* [What you will do]: Find the lines holding the word "scene" and collect them.

* [Material]:
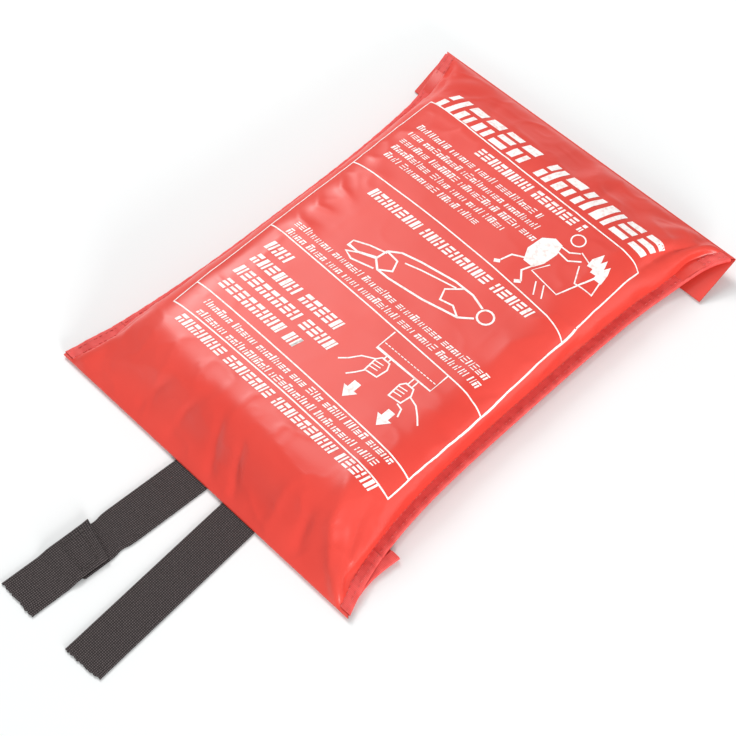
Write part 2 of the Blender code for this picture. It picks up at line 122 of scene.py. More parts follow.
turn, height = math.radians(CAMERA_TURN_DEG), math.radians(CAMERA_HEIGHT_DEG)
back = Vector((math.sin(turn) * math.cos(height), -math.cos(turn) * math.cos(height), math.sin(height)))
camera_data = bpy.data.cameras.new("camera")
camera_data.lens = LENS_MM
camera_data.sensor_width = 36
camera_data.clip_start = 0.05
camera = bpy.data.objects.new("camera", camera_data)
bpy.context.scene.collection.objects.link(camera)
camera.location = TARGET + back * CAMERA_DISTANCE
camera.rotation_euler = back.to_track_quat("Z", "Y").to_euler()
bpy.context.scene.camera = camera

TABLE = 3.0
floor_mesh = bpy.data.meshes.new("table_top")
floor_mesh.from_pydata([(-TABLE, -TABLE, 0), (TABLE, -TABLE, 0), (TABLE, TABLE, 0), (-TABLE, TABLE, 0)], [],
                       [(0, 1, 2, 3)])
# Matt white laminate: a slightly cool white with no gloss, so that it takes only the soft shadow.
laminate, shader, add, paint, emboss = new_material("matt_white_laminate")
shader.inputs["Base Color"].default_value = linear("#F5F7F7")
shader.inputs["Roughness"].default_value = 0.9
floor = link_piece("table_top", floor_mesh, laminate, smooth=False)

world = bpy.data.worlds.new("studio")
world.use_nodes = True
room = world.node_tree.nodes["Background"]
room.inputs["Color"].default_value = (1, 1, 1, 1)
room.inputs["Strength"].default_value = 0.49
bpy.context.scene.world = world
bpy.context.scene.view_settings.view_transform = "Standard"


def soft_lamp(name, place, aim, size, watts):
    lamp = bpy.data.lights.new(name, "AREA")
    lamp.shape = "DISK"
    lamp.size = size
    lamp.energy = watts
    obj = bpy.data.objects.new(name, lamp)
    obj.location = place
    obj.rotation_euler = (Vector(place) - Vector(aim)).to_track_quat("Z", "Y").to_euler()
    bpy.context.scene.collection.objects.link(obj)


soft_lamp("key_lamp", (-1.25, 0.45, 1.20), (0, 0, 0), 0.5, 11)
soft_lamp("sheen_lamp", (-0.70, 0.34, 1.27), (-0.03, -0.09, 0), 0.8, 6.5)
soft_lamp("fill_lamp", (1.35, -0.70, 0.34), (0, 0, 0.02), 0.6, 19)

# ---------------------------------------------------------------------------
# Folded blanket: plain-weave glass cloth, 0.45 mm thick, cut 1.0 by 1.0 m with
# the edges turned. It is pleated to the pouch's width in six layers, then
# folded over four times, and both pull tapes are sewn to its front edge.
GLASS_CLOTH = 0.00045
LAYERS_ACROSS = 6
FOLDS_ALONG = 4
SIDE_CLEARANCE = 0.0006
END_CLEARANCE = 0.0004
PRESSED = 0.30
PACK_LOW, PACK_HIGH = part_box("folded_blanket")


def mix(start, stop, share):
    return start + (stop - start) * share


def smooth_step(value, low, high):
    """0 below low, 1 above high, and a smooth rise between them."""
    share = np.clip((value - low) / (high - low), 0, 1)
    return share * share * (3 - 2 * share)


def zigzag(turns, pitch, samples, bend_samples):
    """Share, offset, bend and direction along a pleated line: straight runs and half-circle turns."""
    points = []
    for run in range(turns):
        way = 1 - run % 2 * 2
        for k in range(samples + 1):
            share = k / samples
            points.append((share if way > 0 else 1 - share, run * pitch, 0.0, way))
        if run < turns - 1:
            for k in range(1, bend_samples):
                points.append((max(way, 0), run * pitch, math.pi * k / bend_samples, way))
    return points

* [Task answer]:
Write part 2 of the Blender code for this picture. It picks up at line 122 of scene.py. More parts follow.
bpy.context.scene.collection.objects.link(camera)
bpy.context.scene.camera = camera
bpy.context.scene.world = world
bpy.context.scene.view_settings.view_transform = "Standard"
    bpy.context.scene.collection.objects.link(obj)